Original poster: "Barton B. Anderson" <bartb@xxxxxxxxxxxxxxxx>

Hi Jim,

When I read your question to John F., I also was not sure exactly what you were asking. I think the question I would ask is "what is your definition of arc space effects"? as you mentioned. I could guess, but I'd probably go off on something unrelated. I would allow myself to at least state that the coupling, i.e., mutual inductance, is determined completely by the geometry if each coil and their proximity. If you mean how tightly compressed or loosely compressed the primary may be wound, well yes, this affects the proximity between coils and will affect coupling. Again, I'm just guessing here at what you were referring to. It may be totally off to what you were asking.

Take care,
Bart

Tesla list wrote:

Original poster: FutureT@xxxxxxx
In a message dated 7/9/05 1:56:13 AM Eastern Daylight Time, tesla@xxxxxxxxxx writes:



Hi John,

I broke out a email you wrote in 97 regarding this and notch quench. I
realize that the increased tubing diameter reduces the r component of the
impedance and therefore benefits the current capacity. But it seems to me
that the arc space effects the coupling much as raising and lowering the
secondary which in turn has an effect on the diameter of the primary which
in turn has effect on the magnetic field shape.



Hi Jim,

I'm not sure what you mean by the "arc space".  Do you mean the
overall area of the primary or the primary field?  It's true that a wide
secondary may have a wider field, but the measured coupling or
actual coupling is what is important.  This can be determined by
using a computer program such as Bart's JavaTC.
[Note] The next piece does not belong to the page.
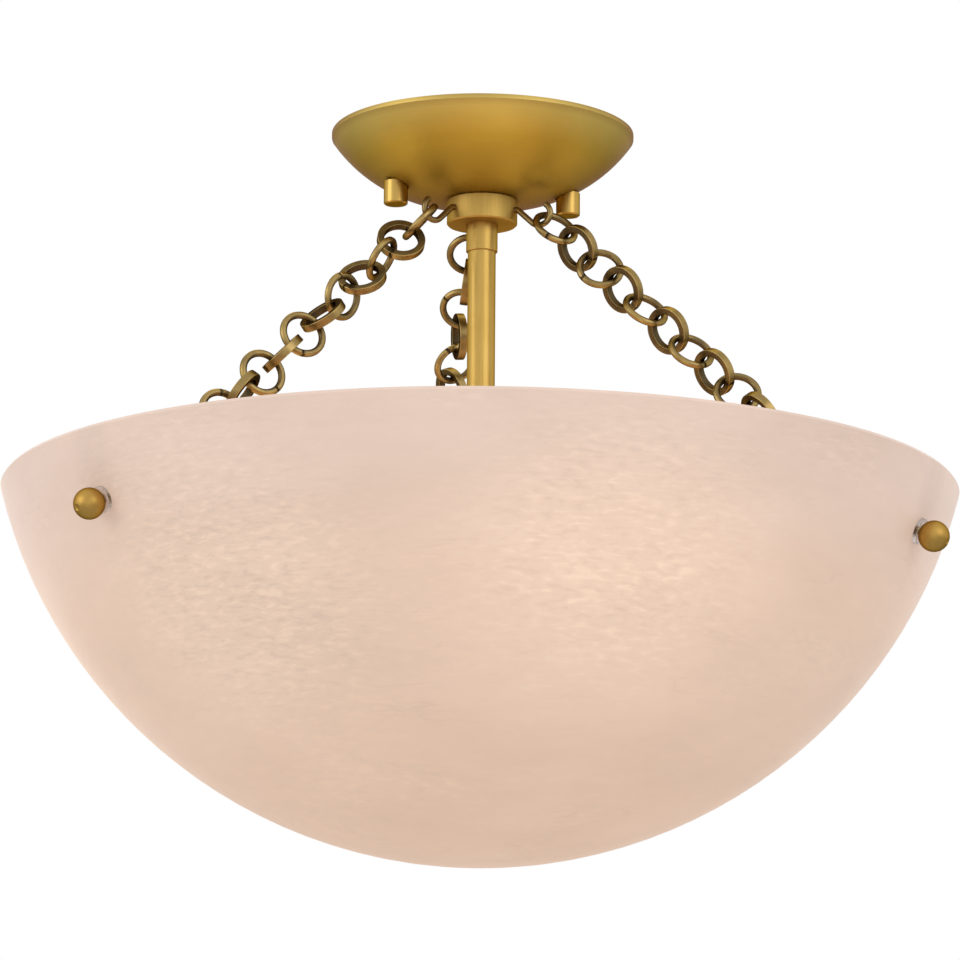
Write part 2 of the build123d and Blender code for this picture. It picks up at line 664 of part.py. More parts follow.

Are you speaking to the inverse square law here? I am a bit confused as the
ratio's dimensions often spoke about here that must have some synergy in the
shape of the field albeit much less than the lower turns of the secondary.
Am I with you at all here? What effect of this field('s) does this have on
the inductive rise further up the coil? What conceptually have I misplaced?



I'm not sure which ratio dimensions you're refering to. Do you mean the ratio of the primary diameter to the secondary height? I've compared very wide primaries and very narrow primaries on the same coil and the results were the same. The results (spark lengths, racing sparks, etc) always depended on the measured coupling. Regarding inductive rise further up the coil, this rise results mostly just from the energy that is supplied near the bottom of the coil directly from the primary. The coupling from the primary to the higher parts of the secondary is minimal. If you're speaking of the ratio of the width to height of the secondary itself, this is important because it directly affects the coupling. The coupling depends on what portion of the total secondary is near the primary. It's true that changing any of the sizes or proportions will alter the coupling. My main point is that usually the coupling is not adjusted by changing the primary tubing size, although that can be done. Is your goal to use a certain size primary in an attempt to get the coupling correct? It is true that may work. I usually just raise the secondary if needed to get the coupling right.

To give an example, consider my TT-42 coil which has a
rather narrow small primary.  Then consider John Morawa's
coil which is similar but has a very wide spread-out primary.
Both coils behave very similarly in behaviour and results.
There's a link at my website to John M's coil.

John


Comments welcomed,
Jim Mora